### Aim of the task
Copy all records verbatim.

### Data listing
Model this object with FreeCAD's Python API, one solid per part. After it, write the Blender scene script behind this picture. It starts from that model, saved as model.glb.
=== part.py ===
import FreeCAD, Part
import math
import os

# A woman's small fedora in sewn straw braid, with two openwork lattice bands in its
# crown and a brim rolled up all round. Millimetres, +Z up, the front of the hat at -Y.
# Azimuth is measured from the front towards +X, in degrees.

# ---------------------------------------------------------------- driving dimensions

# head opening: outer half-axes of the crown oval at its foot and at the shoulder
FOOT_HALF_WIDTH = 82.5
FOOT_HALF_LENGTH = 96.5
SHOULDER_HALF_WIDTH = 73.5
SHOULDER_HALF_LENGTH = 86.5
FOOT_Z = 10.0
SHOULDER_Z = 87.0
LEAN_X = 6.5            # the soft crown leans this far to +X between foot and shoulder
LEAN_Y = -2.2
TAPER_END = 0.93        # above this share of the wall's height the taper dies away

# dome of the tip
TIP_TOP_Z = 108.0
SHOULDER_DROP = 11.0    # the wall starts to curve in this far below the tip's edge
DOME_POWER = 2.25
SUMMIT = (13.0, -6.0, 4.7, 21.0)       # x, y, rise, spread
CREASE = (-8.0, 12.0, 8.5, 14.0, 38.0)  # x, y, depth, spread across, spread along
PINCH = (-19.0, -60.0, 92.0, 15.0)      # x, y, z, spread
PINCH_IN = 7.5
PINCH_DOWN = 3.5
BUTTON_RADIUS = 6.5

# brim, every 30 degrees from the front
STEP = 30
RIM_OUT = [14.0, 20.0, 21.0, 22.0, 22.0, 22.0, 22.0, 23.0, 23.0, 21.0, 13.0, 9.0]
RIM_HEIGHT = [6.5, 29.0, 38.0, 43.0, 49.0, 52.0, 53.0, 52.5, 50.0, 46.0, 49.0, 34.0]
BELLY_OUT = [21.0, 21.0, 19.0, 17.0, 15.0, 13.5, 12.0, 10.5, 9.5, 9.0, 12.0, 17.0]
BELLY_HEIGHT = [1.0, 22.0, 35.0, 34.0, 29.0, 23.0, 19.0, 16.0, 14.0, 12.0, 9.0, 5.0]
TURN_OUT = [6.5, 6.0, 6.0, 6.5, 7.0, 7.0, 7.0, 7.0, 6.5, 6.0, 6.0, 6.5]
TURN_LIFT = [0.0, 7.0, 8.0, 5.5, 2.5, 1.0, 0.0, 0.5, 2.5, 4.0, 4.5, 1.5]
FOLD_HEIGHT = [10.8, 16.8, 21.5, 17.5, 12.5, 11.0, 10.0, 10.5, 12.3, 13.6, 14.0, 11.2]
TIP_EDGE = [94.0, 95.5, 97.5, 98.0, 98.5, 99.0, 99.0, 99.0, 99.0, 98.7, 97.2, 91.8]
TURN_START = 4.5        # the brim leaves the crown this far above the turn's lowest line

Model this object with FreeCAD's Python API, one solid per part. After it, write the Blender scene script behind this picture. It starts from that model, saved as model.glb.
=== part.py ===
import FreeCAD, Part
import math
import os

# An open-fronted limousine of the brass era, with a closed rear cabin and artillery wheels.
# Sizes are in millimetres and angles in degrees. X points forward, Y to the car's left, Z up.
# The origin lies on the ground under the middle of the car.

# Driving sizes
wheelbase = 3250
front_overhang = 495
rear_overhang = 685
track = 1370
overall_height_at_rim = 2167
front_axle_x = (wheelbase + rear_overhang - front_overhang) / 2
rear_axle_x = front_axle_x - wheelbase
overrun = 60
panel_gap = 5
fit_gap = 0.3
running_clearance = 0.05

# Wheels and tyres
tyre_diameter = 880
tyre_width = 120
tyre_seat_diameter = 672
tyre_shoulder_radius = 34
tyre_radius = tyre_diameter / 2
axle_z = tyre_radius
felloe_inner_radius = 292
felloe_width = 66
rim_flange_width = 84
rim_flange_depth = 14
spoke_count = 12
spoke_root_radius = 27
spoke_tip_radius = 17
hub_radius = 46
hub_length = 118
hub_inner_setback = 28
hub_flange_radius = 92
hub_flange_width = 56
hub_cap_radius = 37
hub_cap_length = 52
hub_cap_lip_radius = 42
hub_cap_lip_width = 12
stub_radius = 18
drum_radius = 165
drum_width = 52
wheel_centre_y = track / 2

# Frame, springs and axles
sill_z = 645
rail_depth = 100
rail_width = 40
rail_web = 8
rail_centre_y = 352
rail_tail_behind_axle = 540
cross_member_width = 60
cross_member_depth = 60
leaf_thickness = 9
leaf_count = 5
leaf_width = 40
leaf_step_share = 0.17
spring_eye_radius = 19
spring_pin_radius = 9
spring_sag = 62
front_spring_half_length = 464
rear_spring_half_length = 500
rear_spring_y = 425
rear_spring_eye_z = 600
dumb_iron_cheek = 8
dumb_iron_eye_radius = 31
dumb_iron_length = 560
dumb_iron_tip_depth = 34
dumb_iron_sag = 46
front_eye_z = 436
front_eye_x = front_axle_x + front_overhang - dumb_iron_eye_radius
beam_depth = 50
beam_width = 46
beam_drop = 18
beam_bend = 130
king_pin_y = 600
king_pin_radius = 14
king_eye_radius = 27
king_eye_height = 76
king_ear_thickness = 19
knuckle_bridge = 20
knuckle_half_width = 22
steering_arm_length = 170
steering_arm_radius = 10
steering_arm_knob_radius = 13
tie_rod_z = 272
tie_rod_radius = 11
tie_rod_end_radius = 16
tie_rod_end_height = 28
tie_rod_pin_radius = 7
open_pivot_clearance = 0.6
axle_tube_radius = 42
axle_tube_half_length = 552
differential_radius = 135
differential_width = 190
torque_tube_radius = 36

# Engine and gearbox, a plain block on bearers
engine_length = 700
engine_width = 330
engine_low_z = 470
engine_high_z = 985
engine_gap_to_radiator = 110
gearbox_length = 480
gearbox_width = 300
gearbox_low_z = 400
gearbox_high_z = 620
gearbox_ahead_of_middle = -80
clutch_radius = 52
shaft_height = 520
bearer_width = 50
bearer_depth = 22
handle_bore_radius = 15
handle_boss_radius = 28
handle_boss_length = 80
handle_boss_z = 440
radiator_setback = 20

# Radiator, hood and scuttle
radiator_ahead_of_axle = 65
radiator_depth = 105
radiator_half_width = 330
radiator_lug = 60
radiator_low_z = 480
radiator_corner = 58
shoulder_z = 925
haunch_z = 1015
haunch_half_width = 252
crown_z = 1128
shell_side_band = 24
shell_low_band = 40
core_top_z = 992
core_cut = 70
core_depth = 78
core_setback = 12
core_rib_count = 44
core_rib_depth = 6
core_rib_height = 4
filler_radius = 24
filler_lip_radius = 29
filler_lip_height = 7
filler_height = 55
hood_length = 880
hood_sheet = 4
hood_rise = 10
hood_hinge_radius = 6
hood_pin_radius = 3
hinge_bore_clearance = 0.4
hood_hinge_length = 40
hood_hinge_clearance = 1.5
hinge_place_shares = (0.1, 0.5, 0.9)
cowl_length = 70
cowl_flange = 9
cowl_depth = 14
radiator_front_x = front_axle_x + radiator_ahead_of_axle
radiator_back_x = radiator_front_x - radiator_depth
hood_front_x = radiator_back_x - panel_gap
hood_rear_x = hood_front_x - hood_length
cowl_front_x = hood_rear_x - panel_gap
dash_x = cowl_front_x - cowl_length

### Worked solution
Model this object with FreeCAD's Python API, one solid per part. After it, write the Blender scene script behind this picture. It starts from that model, saved as model.glb.
=== part.py ===
import FreeCAD, Part
import math
import os

# A woman's small fedora in sewn straw braid, with two openwork lattice bands in its
# crown and a brim rolled up all round. Millimetres, +Z up, the front of the hat at -Y.
# Azimuth is measured from the front towards +X, in degrees.

# ---------------------------------------------------------------- driving dimensions

# head opening: outer half-axes of the crown oval at its foot and at the shoulder
FOOT_HALF_WIDTH = 82.5
FOOT_HALF_LENGTH = 96.5
SHOULDER_HALF_WIDTH = 73.5
SHOULDER_HALF_LENGTH = 86.5
FOOT_Z = 10.0
SHOULDER_Z = 87.0
LEAN_X = 6.5            # the soft crown leans this far to +X between foot and shoulder
LEAN_Y = -2.2
TAPER_END = 0.93        # above this share of the wall's height the taper dies away

# dome of the tip
TIP_TOP_Z = 108.0
SHOULDER_DROP = 11.0    # the wall starts to curve in this far below the tip's edge
DOME_POWER = 2.25
SUMMIT = (13.0, -6.0, 4.7, 21.0)       # x, y, rise, spread
CREASE = (-8.0, 12.0, 8.5, 14.0, 38.0)  # x, y, depth, spread across, spread along
PINCH = (-19.0, -60.0, 92.0, 15.0)      # x, y, z, spread
PINCH_IN = 7.5
PINCH_DOWN = 3.5
BUTTON_RADIUS = 6.5

# brim, every 30 degrees from the front
STEP = 30
RIM_OUT = [14.0, 20.0, 21.0, 22.0, 22.0, 22.0, 22.0, 23.0, 23.0, 21.0, 13.0, 9.0]
RIM_HEIGHT = [6.5, 29.0, 38.0, 43.0, 49.0, 52.0, 53.0, 52.5, 50.0, 46.0, 49.0, 34.0]
BELLY_OUT = [21.0, 21.0, 19.0, 17.0, 15.0, 13.5, 12.0, 10.5, 9.5, 9.0, 12.0, 17.0]
BELLY_HEIGHT = [1.0, 22.0, 35.0, 34.0, 29.0, 23.0, 19.0, 16.0, 14.0, 12.0, 9.0, 5.0]
TURN_OUT = [6.5, 6.0, 6.0, 6.5, 7.0, 7.0, 7.0, 7.0, 6.5, 6.0, 6.0, 6.5]
TURN_LIFT = [0.0, 7.0, 8.0, 5.5, 2.5, 1.0, 0.0, 0.5, 2.5, 4.0, 4.5, 1.5]
FOLD_HEIGHT = [10.8, 16.8, 21.5, 17.5, 12.5, 11.0, 10.0, 10.5, 12.3, 13.6, 14.0, 11.2]
TIP_EDGE = [94.0, 95.5, 97.5, 98.0, 98.5, 99.0, 99.0, 99.0, 99.0, 98.7, 97.2, 91.8]
TURN_START = 4.5        # the brim leaves the crown this far above the turn's lowest line

Model this object with FreeCAD's Python API, one solid per part. After it, write the Blender scene script behind this picture. It starts from that model, saved as model.glb.
=== part.py ===
import FreeCAD, Part
import math
import os

# An open-fronted limousine of the brass era, with a closed rear cabin and artillery wheels.
# Sizes are in millimetres and angles in degrees. X points forward, Y to the car's left, Z up.
# The origin lies on the ground under the middle of the car.

# Driving sizes
wheelbase = 3250
front_overhang = 495
rear_overhang = 685
track = 1370
overall_height_at_rim = 2167
front_axle_x = (wheelbase + rear_overhang - front_overhang) / 2
rear_axle_x = front_axle_x - wheelbase
overrun = 60
panel_gap = 5
fit_gap = 0.3
running_clearance = 0.05

# Wheels and tyres
tyre_diameter = 880
tyre_width = 120
tyre_seat_diameter = 672
tyre_shoulder_radius = 34
tyre_radius = tyre_diameter / 2
axle_z = tyre_radius
felloe_inner_radius = 292
felloe_width = 66
rim_flange_width = 84
rim_flange_depth = 14
spoke_count = 12
spoke_root_radius = 27
spoke_tip_radius = 17
hub_radius = 46
hub_length = 118
hub_inner_setback = 28
hub_flange_radius = 92
hub_flange_width = 56
hub_cap_radius = 37
hub_cap_length = 52
hub_cap_lip_radius = 42
hub_cap_lip_width = 12
stub_radius = 18
drum_radius = 165
drum_width = 52
wheel_centre_y = track / 2

# Frame, springs and axles
sill_z = 645
rail_depth = 100
rail_width = 40
rail_web = 8
rail_centre_y = 352
rail_tail_behind_axle = 540
cross_member_width = 60
cross_member_depth = 60
leaf_thickness = 9
leaf_count = 5
leaf_width = 40
leaf_step_share = 0.17
spring_eye_radius = 19
spring_pin_radius = 9
spring_sag = 62
front_spring_half_length = 464
rear_spring_half_length = 500
rear_spring_y = 425
rear_spring_eye_z = 600
dumb_iron_cheek = 8
dumb_iron_eye_radius = 31
dumb_iron_length = 560
dumb_iron_tip_depth = 34
dumb_iron_sag = 46
front_eye_z = 436
front_eye_x = front_axle_x + front_overhang - dumb_iron_eye_radius
beam_depth = 50
beam_width = 46
beam_drop = 18
beam_bend = 130
king_pin_y = 600
king_pin_radius = 14
king_eye_radius = 27
king_eye_height = 76
king_ear_thickness = 19
knuckle_bridge = 20
knuckle_half_width = 22
steering_arm_length = 170
steering_arm_radius = 10
steering_arm_knob_radius = 13
tie_rod_z = 272
tie_rod_radius = 11
tie_rod_end_radius = 16
tie_rod_end_height = 28
tie_rod_pin_radius = 7
open_pivot_clearance = 0.6
axle_tube_radius = 42
axle_tube_half_length = 552
differential_radius = 135
differential_width = 190
torque_tube_radius = 36

# Engine and gearbox, a plain block on bearers
engine_length = 700
engine_width = 330
engine_low_z = 470
engine_high_z = 985
engine_gap_to_radiator = 110
gearbox_length = 480
gearbox_width = 300
gearbox_low_z = 400
gearbox_high_z = 620
gearbox_ahead_of_middle = -80
clutch_radius = 52
shaft_height = 520
bearer_width = 50
bearer_depth = 22
handle_bore_radius = 15
handle_boss_radius = 28
handle_boss_length = 80
handle_boss_z = 440
radiator_setback = 20

# Radiator, hood and scuttle
radiator_ahead_of_axle = 65
radiator_depth = 105
radiator_half_width = 330
radiator_lug = 60
radiator_low_z = 480
radiator_corner = 58
shoulder_z = 925
haunch_z = 1015
haunch_half_width = 252
crown_z = 1128
shell_side_band = 24
shell_low_band = 40
core_top_z = 992
core_cut = 70
core_depth = 78
core_setback = 12
core_rib_count = 44
core_rib_depth = 6
core_rib_height = 4
filler_radius = 24
filler_lip_radius = 29
filler_lip_height = 7
filler_height = 55
hood_length = 880
hood_sheet = 4
hood_rise = 10
hood_hinge_radius = 6
hood_pin_radius = 3
hinge_bore_clearance = 0.4
hood_hinge_length = 40
hood_hinge_clearance = 1.5
hinge_place_shares = (0.1, 0.5, 0.9)
cowl_length = 70
cowl_flange = 9
cowl_depth = 14
radiator_front_x = front_axle_x + radiator_ahead_of_axle
radiator_back_x = radiator_front_x - radiator_depth
hood_front_x = radiator_back_x - panel_gap
hood_rear_x = hood_front_x - hood_length
cowl_front_x = hood_rear_x - panel_gap
dash_x = cowl_front_x - cowl_length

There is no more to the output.